Repeat the listing below in full, exactly as it stands.

● ● ● ● ● ● ●

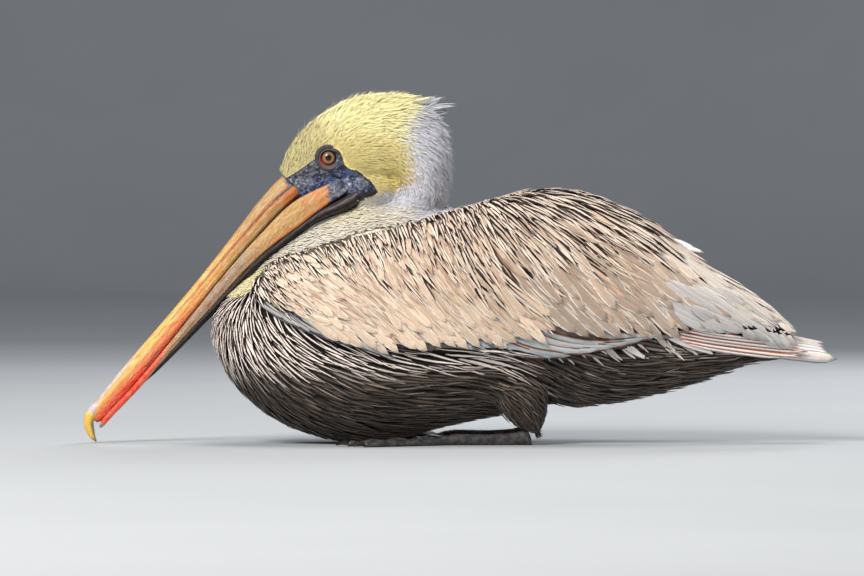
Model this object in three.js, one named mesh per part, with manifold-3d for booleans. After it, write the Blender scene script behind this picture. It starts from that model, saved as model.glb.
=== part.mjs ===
// A resting brown pelican, life size, as a still museum model.
// Millimetres, +Z up. The bird faces -X and its left side is -Y. The origin is on the floor,
// below the middle of the bird's length and width.
import * as THREE from "three";
import { mergeVertices } from "three/addons/utils/BufferGeometryUtils.js";
import Module from "manifold-3d";

const wasm = await Module();
wasm.setup();

const GAP = 0.4; // clearance between pieces that touch
const LEFT = -1;
const RIGHT = 1;
const SIDES = [["left", LEFT], ["right", RIGHT]];

// ---------------------------------------------------------------- trunk and folded wings
// The trunk's outlines along its length: [place along the body, height or half-width].
const BACK = [[-239.6, 114], [-237, 123], [-221, 145], [-187, 171], [-154, 189], [-96, 207],
  [-19, 225], [58, 243], [82, 246], [106, 244], [144, 231.5], [182, 209], [211, 176], [240, 142],
  [269, 117], [298, 107], [326, 101.5], [361, 93]];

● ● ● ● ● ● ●

**EXERCISE SOLUTION:**
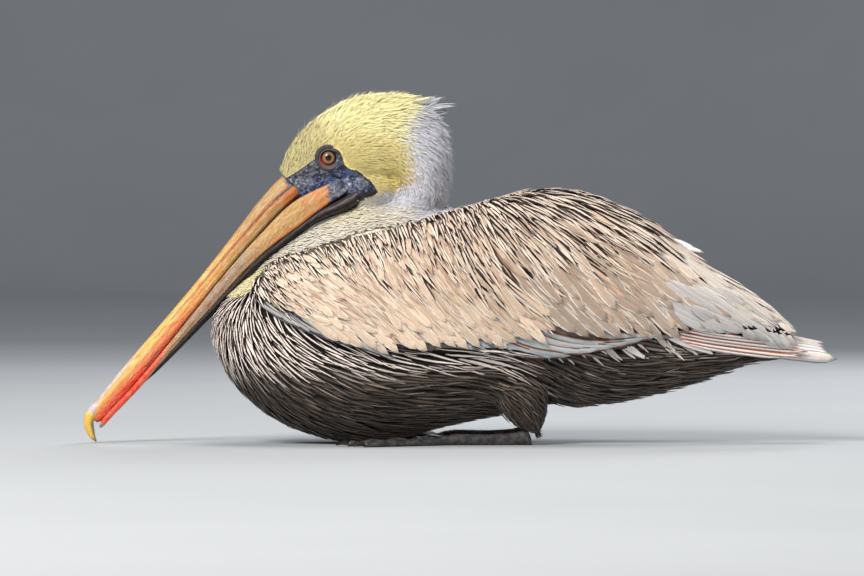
Model this object in three.js, one named mesh per part, with manifold-3d for booleans. After it, write the Blender scene script behind this picture. It starts from that model, saved as model.glb.
=== part.mjs ===
// A resting brown pelican, life size, as a still museum model.
// Millimetres, +Z up. The bird faces -X and its left side is -Y. The origin is on the floor,
// below the middle of the bird's length and width.
import * as THREE from "three";
import { mergeVertices } from "three/addons/utils/BufferGeometryUtils.js";
import Module from "manifold-3d";

const wasm = await Module();
wasm.setup();

const GAP = 0.4; // clearance between pieces that touch
const LEFT = -1;
const RIGHT = 1;
const SIDES = [["left", LEFT], ["right", RIGHT]];

// ---------------------------------------------------------------- trunk and folded wings
// The trunk's outlines along its length: [place along the body, height or half-width].
const BACK = [[-239.6, 114], [-237, 123], [-221, 145], [-187, 171], [-154, 189], [-96, 207],
  [-19, 225], [58, 243], [82, 246], [106, 244], [144, 231.5], [182, 209], [211, 176], [240, 142],
  [269, 117], [298, 107], [326, 101.5], [361, 93]];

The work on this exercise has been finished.